Occupazione, efficienza, produttività! di Giuseppe Civale
Ravello, Costiera amalfitana . Prendo spunto dalla vs. recente intervento relativo alla problematica del lavoro, all’efficienza lavorativa ed alla produttività per esprimere alcune mie riflessioni nemmeno tanto astruse su un tema che mi sta particolarmente a cuore per averne amaramente dovuto assaporare gli effetti tanti e tanti anni fa. Brusco calo della produttività, disoccupazione su vasta scala, incompetenza degli amministratori; sono tutti problemi che affliggono il mondo del lavoro.Come aumentare l’efficienza lavorativa e la produttività? Quali le cause? Quali le soluzioni? Il processo tecnologico richiede l’impiego mirato di hardware e di software. A proposito occorre ricercare soluzioni alla fonte, ossia saper selezionare soprattutto giovani, capaci di interpretare e di risolvere le esigenze che la tecnologia industriale implica.

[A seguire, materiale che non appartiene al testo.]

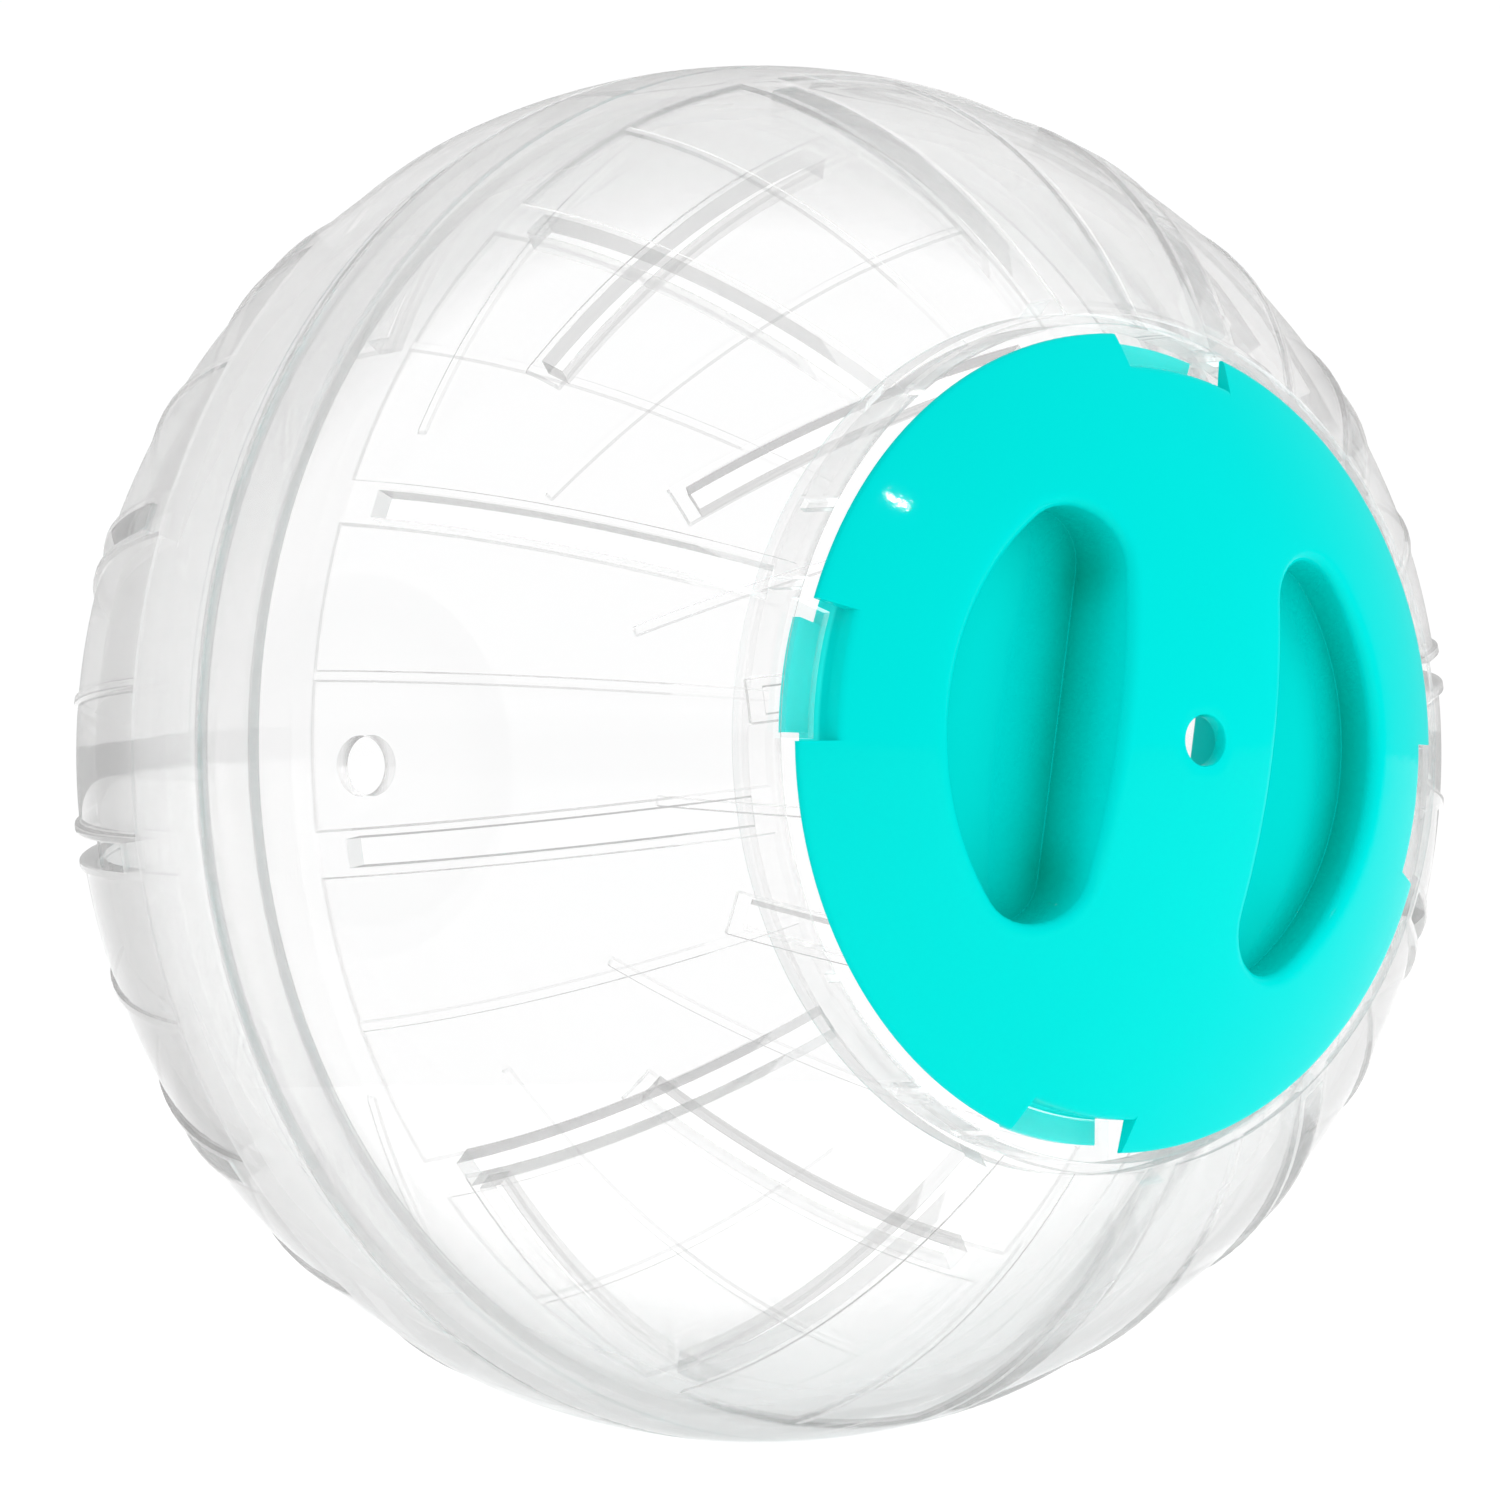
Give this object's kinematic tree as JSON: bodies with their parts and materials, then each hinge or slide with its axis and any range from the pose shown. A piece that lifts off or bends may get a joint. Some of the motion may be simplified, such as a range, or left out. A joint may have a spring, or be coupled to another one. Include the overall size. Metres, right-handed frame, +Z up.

Un’intera società consumistica è stata costruita sulla morte dell’uomo artigiano e ce l’hanno spacciata per liberazione. La disoccupazione giovanile cavalcante, soprattutto nei Paesi meno “virtuosi”, dovrebbe assestare il colpo di grazia ed aprire finalmente prospettive per favorire il recupero della manualità. Si stanno fortunatamente moltiplicando i segnali di una rivolta dal basso, il ritorno alla competenza artigiana, al saper fare con le proprie mani. Quali saranno le reazioni a livello di economia di mercato? È la stessa logica della concorrenza quella che fa lievitare il compenso di un bravo idraulico ben al di sopra di un neolaureato condannato al precariato. Ci sono alternative? Certo, sempre! Per invertire la rotta sarà necessario ristrutturare radicalmente il sistema scolastico attuale, ossia ricorrere a valutazioni di tipo psico-attitudinale, già a partire dal giardino d’infanzia, elaborate da docenti e da psicologi, che si presuppone idonei al delicato compito da svolgere, con analisi specifiche sulla potenzialità del candidato (propensione o meno per attività manuali, artistiche o strategiche). Tali valutazioni dovranno ovviamente interessare l’intero percorso scolastico del giovane, indirizzando, quindi, alla fine il candidato su mestieri o professioni in funzione della domanda di mercato, rilevata in anticipo tramite appositi moduli informativi, inviati alle aziende di piccolo, medio e grande livello. Non serve affatto tenere in vita tante università solo per sfornare disoccupati a tamburo battente; molto più utile sarebbe convertire almeno metà di tali istituti in politecnici, strutturalmente molto più aderenti all’evoluzione in atto. In tal modo sarà possibile incanalare più sensatamente il flusso di giovani, evitando inutili parcheggi e il rischio di ritrovarsi avviliti e depressi a mendicare un lavoro che non c’è.